Subject: Re: Raid1 Disk Failure - Diagnosing/Repairing and/or Replacing disk
To: None <yancm@sdf.lonestar.org>
From: Patrick Welche <prlw1@newn.cam.ac.uk>
List: netbsd-users
Date: 09/16/2005 18:52:42
On Fri, Sep 16, 2005 at 12:14:36PM -0500, yancm@sdf.lonestar.org wrote:
> I'm relatively new to Raid. Earlier this year I successfully moved my
> home/office NetBSD 2.0-Stable system onto Raid 1 setup on an 300 MHz
> PC/IDE bus. I confirmed everything worked, etc and has been working great.
> 
> 2 days ago I got a message that one of the disks failed.
> 
> # raidctl -s raid0
> Components:
>            /dev/wd0a: failed
>            /dev/wd2a: optimal
> No spares.
> /dev/wd0a status is: failed.  Skipping label.
> Component label for /dev/wd2a:
>    Row: 0, Column: 1, Num Rows: 1, Num Columns: 2
>    Version: 2, Serial Number: 2147483647, Mod Counter: 222
>    Clean: No, Status: 0
>    sectPerSU: 128, SUsPerPU: 1, SUsPerRU: 1
>    Queue size: 100, blocksize: 512, numBlocks: 156301312
>    RAID Level: 1
>    Autoconfig: Yes
>    Root partition: Yes
>    Last configured as: raid0
> Parity status: clean
> Reconstruction is 100% complete.
> Parity Re-write is 100% complete.
> Copyback is 100% complete.
> 
> I've searched the mailing lists and the manual and am a bit wary of
> optimal next steps.
> 
> I've ordered a 3rd disk of the same size (80G) and model number just to be
> safe, but...
> 
> Q1: Is there anyway to diagnose the disk live in the system? If so what
> are the steps and commands I'd need?
> 
> Q2: I think I can fumble my through the manual, but it doesn't seem to
> describe what you need to do to replace a failed disk.
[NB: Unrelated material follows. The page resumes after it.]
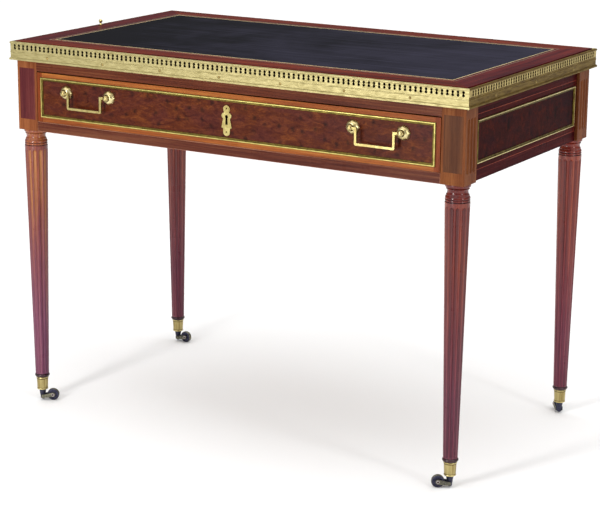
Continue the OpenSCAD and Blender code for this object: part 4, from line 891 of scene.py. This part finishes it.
knob = closed_tubes("knob", [turned(knob_outline, 32) + upright("lifting_knob")])
place("lifting.knob", knob, [brass], "top_panel", "lifting_knob")


def hide(name, dark, light):
    """Old leather: streaks along the table and a fine pebbled grain. Lighter patches come from a noise,
    and the whole hide grows lighter towards the right."""
    material, tree, shader, point = paint(name)
    streaks = noise(tree, point, (5.0, 120.0, 30.0), 5.0)
    rubbed = noise(tree, point, (6.0, 6.0, 6.0), 3.0, 4.0)
    tone = weighted(tree, streaks, 0.5, rubbed)
    # The tone grows lighter towards +X.
    tone = maths(tree, "ADD", tone, ranged(tree, axes(tree, point)["X"], -0.44, 0.44, -0.21, 0.14))
    colour = coloured(tree, tone, (0.34, 0.72), (dark, light))
    pebbles = tree.nodes.new("ShaderNodeTexVoronoi")
    pebbles.inputs["Scale"].default_value = 900.0
    tree.links.new(point, pebbles.inputs["Vector"])
    roughness = ranged(tree, tone, 0.36, 0.66, 0.62, 0.5)
    surface(tree, shader, colour, roughness, pebbles.outputs["Distance"], 0.2, 0.0003)
    shader.inputs["Specular IOR Level"].default_value = 0.05
    return material


finish(hide("black leather", (7, 6, 18), (44, 42, 58)), "leather")


# Drawer
# An oak box, dovetailed at the corners with its bottom in grooves, behind a mahogany front. The front
# has burr veneer inside a mitred brass moulding, and a banding outside it.
drawer_veneer = burr("drawer veneer", (58, 24, 14), (78, 36, 18), (108, 58, 26),
                     ((52, 20, 21), (84, 40, 32)), grain=(0.6, 1.0, 1.5), seed=21.0)
banding_z = wood("upright banding", (98, 44, 22), (120, 58, 28), (142, 76, 36), grain="Z", seed=22.0)
moulding_low, moulding_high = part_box("drawer_moulding")
under_moulding, keyhole_reach = 0.003, 0.01
veneer_edge = moulding_high.x - under_moulding
veneer_low, veneer_high = moulding_low.z + under_moulding, moulding_high.z - under_moulding
upright_cuts = [((sign * veneer_edge, 0, 0), (1, 0, 0)) for sign in (-1, 1)]
front = softened("drawer_front", [banding_x, banding_z, drawer_veneer, shaded_edge],
                 size=0.0003, cuts=upright_cuts + level_cuts(veneer_low, veneer_high))
middle, direction = faces_of(front.data)
on_face = direction[:, 1] < -0.9
end_band = on_face & (np.abs(middle[:, 0]) > veneer_edge)
inside = on_face & (np.abs(middle[:, 0]) < veneer_edge) & between(middle[:, 2], veneer_low, veneer_high)
# Painted shade: the sides of the keyhole take the near-black edge wood.
keyhole = (np.abs(direction[:, 1]) < 0.5) & (np.abs(middle[:, 0]) < keyhole_reach)
keyhole &= between(middle[:, 2], moulding_low.z, moulding_high.z)
give_materials(front.data, end_band + 2 * inside + 3 * keyhole)
for side in ("left", "right"):
    softened("drawer_side_" + side, [oak], size=0.0003)
softened("drawer_back", [oak_across])
softened("drawer_bottom", [oak_across])
drawer_face, drawer_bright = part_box("drawer_front")[0].y, (0.0005, 0.0027)
brass_frame("drawer_moulding", drawer_face, 0, -1, drawer_bright, [line_brass, shade_brass])


# Handles and lock
# Cast brass bosses with petals, held by nuts inside the drawer; square-bar bails that swing on pins
# between them; a pinned keyhole plate; and a brass lock with a steel bolt, screwed on inside.
petals = 8
boss_r = 0.0145
half_span = 0.0515


def boss_grid():
    """Boss as rows of points round its axis, from the drawer's face outwards to the top of the knob.
    Its plan is an eight-sided figure, the cosine of half a side over the cosine of the angle from that
    side's middle, which turns into a circle where the dome meets the knob."""
    angle = np.radians(np.arange(96) * 3.75)[None, :]
    half_side = math.pi / petals
    polygon = math.cos(half_side) / np.cos(angle % (2 * half_side) - half_side)
    share = np.array([1.0, 1.0, 0.98, 0.93, 0.84, 0.73, 0.62, 0.53, 0.48])[:, None]
    height = np.array([0.0, 0.0008, 0.0019, 0.0036, 0.0056, 0.0073, 0.0086, 0.0093, 0.0095])[:, None]
    round_share = np.clip((1 - share) / 0.5, 0, 1)
    dome = boss_r * share * (polygon * (1 - round_share) + round_share)
    knob = np.array([[0.0066, 0.0088], [0.0058, 0.0084], [0.0055, 0.0094], [0.006, 0.0102], [0.006, 0.0138],
                     [0.0055, 0.0149], [0.0042, 0.0161], [0.0022, 0.0168], [0.0006, 0.017]])
    radius = np.vstack([dome, knob[:, :1] + 0 * angle])
    height = np.vstack([height, knob[:, 1:]]) + 0 * angle
    return np.stack([radius * np.cos(angle), -height, radius * np.sin(angle)], -1)


low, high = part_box("handle_rosettes")
post_r, post_start, post_end = 0.0025, -0.001, -0.0249
post = turned([[post_r, post_start], [post_r, post_end]], 24)[..., [0, 2, 1]] * [1, -1, 1]
bosses, spots = [], []
for bail in ("bail_left", "bail_right"):
    for side in (-1, 1):
        spot = np.array([upright(bail)[0] + side * half_span, drawer_face, (low.z + high.z) / 2])
        bosses += [boss_grid() + spot, post + spot]
        spots.append(spot)
rosettes = closed_tubes("rosettes", bosses)
middle = faces_of(rosettes)[0]
from_axis = np.stack([np.hypot(middle[:, 0] - spot[0], middle[:, 2] - spot[2]) for spot in spots]).min(0)
out = drawer_face - middle[:, 1]
# Painted shade: the collar round the knob takes the dark groove brass.
collar = between(out, 0.0083, 0.0101) & (from_axis < 0.0067)
knob_top = out > 0.0152
give_materials(rosettes, np.where(collar, 2, knob_top))
boss_brass = metal("boss brass", (218, 204, 152), (182, 164, 108), 0.28, seed=4.0)
place("handle.rosettes", rosettes, [boss_brass, dull_shaded_brass, tarnish_and_shade], "drawer", "handle_rosettes")
finish(dull_shaded_brass, "handle_nuts")
finish(tarnish_and_shade, "lock_case")
pin_brass = metal("dark pin brass", (104, 92, 44), (66, 56, 28), 0.45)
finish(pin_brass, "escutcheon_pins")
plate_brass = metal("plate brass", (184, 170, 112), (148, 132, 82), 0.3, seed=5.0)
for side in ("left", "right"):
    softened("bail_" + side, [plate_brass], size=0.0008)
softened("escutcheon", [plate_brass], size=0.0004, name="escutcheon.plate")
finish(steel, "lock_bolt", "lock_screws")


# Floor and light
# A plain pale floor under soft light: a sky that is bright overhead and dimmer low down, a lamp in
# front of the drawer and a weaker one at the right.
floor_reach = 300.0
floor_mesh = bpy.data.meshes.new("floor")
floor_corners = [(x * floor_reach, y * floor_reach, 0) for x, y in ((-1, -1), (1, -1), (1, 1), (-1, 1))]
floor_mesh.from_pydata(floor_corners, [], [(0, 1, 2, 3)])
floor_paint = bpy.data.materials.new("floor paint")
floor_paint.use_nodes = True
floor_shader = floor_paint.node_tree.nodes["Principled BSDF"]
preset(floor_shader, {"Base Color": (0.9, 0.9, 0.9, 1), "Roughness": 0.9})
floor_mesh.materials.append(floor_paint)
added("floor", floor_mesh)
world = bpy.data.worlds.new("studio")
world.use_nodes = True
sky = world.node_tree
rise = axes(sky, sky.nodes.new("ShaderNodeTexCoord").outputs["Generated"])["Z"]
horizon_glow, zenith_glow = 0.08, 2.35
height_squared = maths(sky, "MULTIPLY", rise, rise)
glow = ranged(sky, height_squared, 0.0, 1.0, horizon_glow, zenith_glow)
sky.nodes["Background"].inputs["Color"].default_value = (1, 1, 1, 1)
sky.links.new(glow, sky.nodes["Background"].inputs["Strength"])
bpy.context.scene.world = world


def lamp(name, spot, target, width, height, watts):
    """Soft upright strip of light that faces a point."""
    light = bpy.data.lights.new(name, "AREA")
    light.shape = "RECTANGLE"
    light.size, light.size_y = width, height
    light.energy = watts
    holder = added(name, light)
    holder.location = spot
    away = np.array(spot) - np.array(target)
    holder.rotation_euler = (
        math.atan2(math.hypot(away[0], away[1]), away[2]), 0, math.atan2(away[0], -away[1]))


frieze_middle = (0, 0, 0.6)
lamp("key", (-0.45, -2.7, 1.1), frieze_middle, width=0.4, height=1.9, watts=46)
lamp("fill", (3.17, -0.98, 1.1), frieze_middle, width=0.4, height=1.3, watts=21)
bpy.context.scene.view_settings.view_transform = "Standard"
Again a logical
> sequence of steps and commands would be greatly appreciated

How about the bit in raidctl(1) starting at "Dealing with Component Failures"?
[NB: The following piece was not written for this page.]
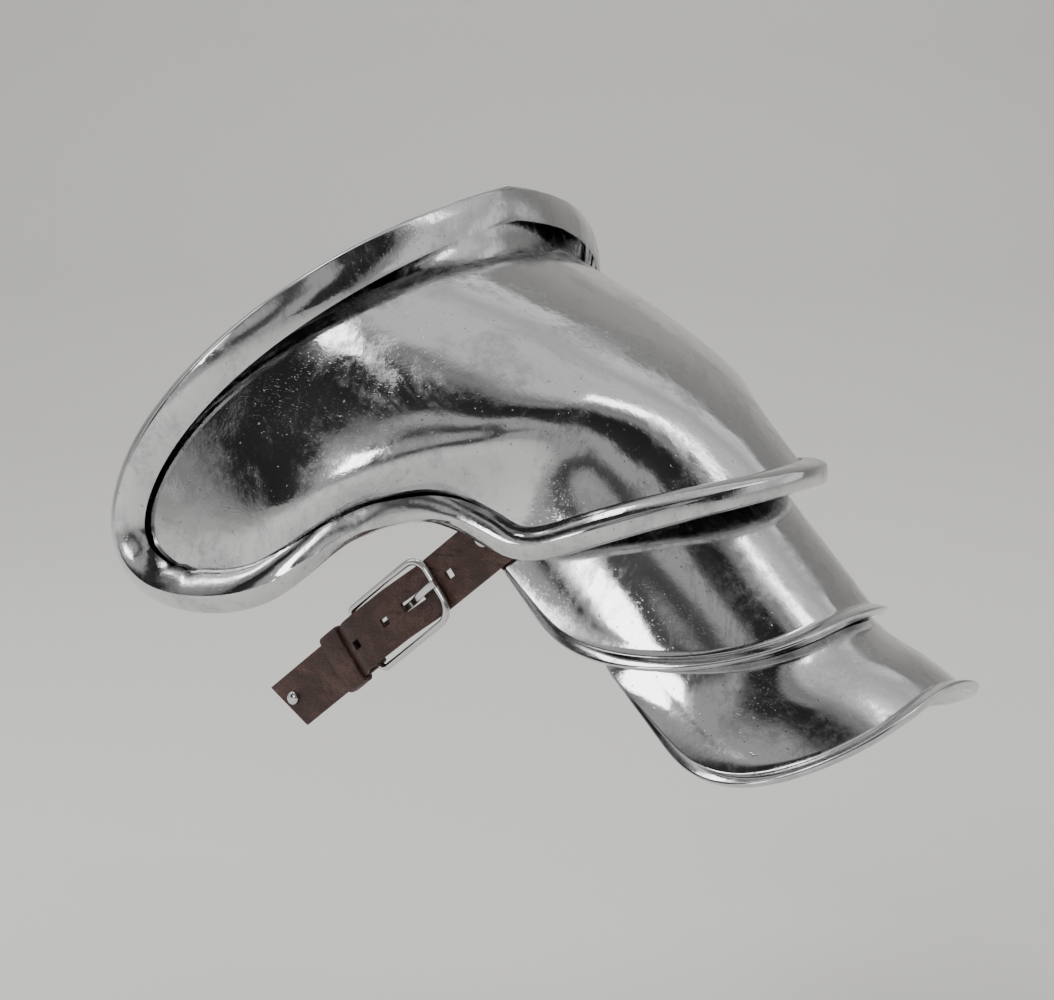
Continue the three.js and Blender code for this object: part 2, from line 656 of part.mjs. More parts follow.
function named(name, geometry, material) {
  const mesh = new THREE.Mesh(geometry, material);
  mesh.name = name;
  return mesh;
}

const group = new THREE.Group();
group.add(named("main_plate", makeMainPlate(), steel()));
group.add(named("upper_lame", makeUpperLame(), steel()));
group.add(named("lower_lame", makeLame(lowerSurface), steel()));
group.add(named("crown_leather", makeLeather(0), leather()));
group.add(named("front_leather", makeLeather(-0.5), leather()));
group.add(named("back_leather", makeLeather(0.5), leather()));

const strap = new THREE.Group();
strap.add(named("strap_billet", makeBillet(), leather()));
strap.add(named("strap_anchor", makeAnchor(), leather()));
strap.add(named("strap_keeper", makeKeeper(), leather()));
strap.add(named("buckle_frame", makeFrame(), steel()));
strap.add(named("buckle_prong", makeProng(), steel()));
const rivet = named("strap_rivet",
  makeRivet(rivetRadius, rivetShank, strapThickness + holeClearance, rivetFoot), steel());
rivet.position.copy(rivetSpot);
const stud = named("end_stud",
  makeRivet(studRadius, studShank, anchorHigh + holeClearance, anchorLow - holeClearance), steel());
stud.position.copy(studSpot);
strap.add(rivet, stud);
strap.applyMatrix4(strapFrame);
group.add(strap);

// The origin is where the shoulder bears, inside the cap under its ridge.
const seat = surfaceFrame(capSurface, seatShare, 0);
const bearing = seat.point.clone().addScaledVector(seat.out, -plateThickness);
group.children.forEach((child) => child.position.sub(bearing));

export default group;
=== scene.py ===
import math

import bmesh
import bpy
import numpy as np
from mathutils import Matrix, Vector


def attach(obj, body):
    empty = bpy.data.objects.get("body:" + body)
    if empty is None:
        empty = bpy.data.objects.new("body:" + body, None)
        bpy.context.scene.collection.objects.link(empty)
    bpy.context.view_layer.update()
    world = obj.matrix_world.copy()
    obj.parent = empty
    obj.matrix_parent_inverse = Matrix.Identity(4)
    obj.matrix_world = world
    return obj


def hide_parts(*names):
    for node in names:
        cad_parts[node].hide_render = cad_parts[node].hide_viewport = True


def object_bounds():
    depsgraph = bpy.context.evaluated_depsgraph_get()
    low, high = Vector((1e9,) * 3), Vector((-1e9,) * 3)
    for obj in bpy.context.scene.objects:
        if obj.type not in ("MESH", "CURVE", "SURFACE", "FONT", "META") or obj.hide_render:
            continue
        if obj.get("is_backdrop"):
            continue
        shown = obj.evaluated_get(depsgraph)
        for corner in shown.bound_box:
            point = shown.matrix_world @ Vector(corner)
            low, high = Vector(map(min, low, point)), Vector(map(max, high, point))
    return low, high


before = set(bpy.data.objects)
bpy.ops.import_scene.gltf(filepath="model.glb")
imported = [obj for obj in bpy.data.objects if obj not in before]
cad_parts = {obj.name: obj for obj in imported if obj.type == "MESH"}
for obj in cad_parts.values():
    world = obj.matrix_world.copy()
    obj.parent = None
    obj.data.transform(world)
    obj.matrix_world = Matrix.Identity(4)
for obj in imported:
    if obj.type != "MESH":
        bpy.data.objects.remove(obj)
cad_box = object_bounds()

# Camera: a long lens a little above the pauldron, looking at its front and its arm side from 1.08 m away.
look_at = Vector((-0.0475, -0.0178, -0.0768))
camera_turn, camera_rise = math.radians(35), math.radians(10)
camera_away = Vector((
    math.sin(camera_turn) * math.cos(camera_rise),
    -math.cos(camera_turn) * math.cos(camera_rise),
    math.sin(camera_rise),
))
camera_lens = bpy.data.cameras.new("camera")
camera_lens.sensor_width = 36
camera_lens.lens = 18 / math.tan(math.radians(12.5))
camera = bpy.data.objects.new("camera", camera_lens)
camera.location = look_at + 1.08 * camera_away
camera.rotation_euler = camera_away.to_track_quat("Z", "Y").to_euler()
bpy.context.collection.objects.link(camera)
bpy.context.scene.camera = camera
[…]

Swap out wd0, then raidctl -s raid0 will say something like

Components:
          component0: failed
           /dev/wd2a: optimal
Spares:
           /dev/wd0a: spare


I don't know whether this is necessary or not, but then I would disklabel
wd0. (Checking in dmesg that wd0 really is the new drive, but it should
be with the above message..) then

raidctl -F component0 raid0
raidctl -s raid0

Cheers,

Patrick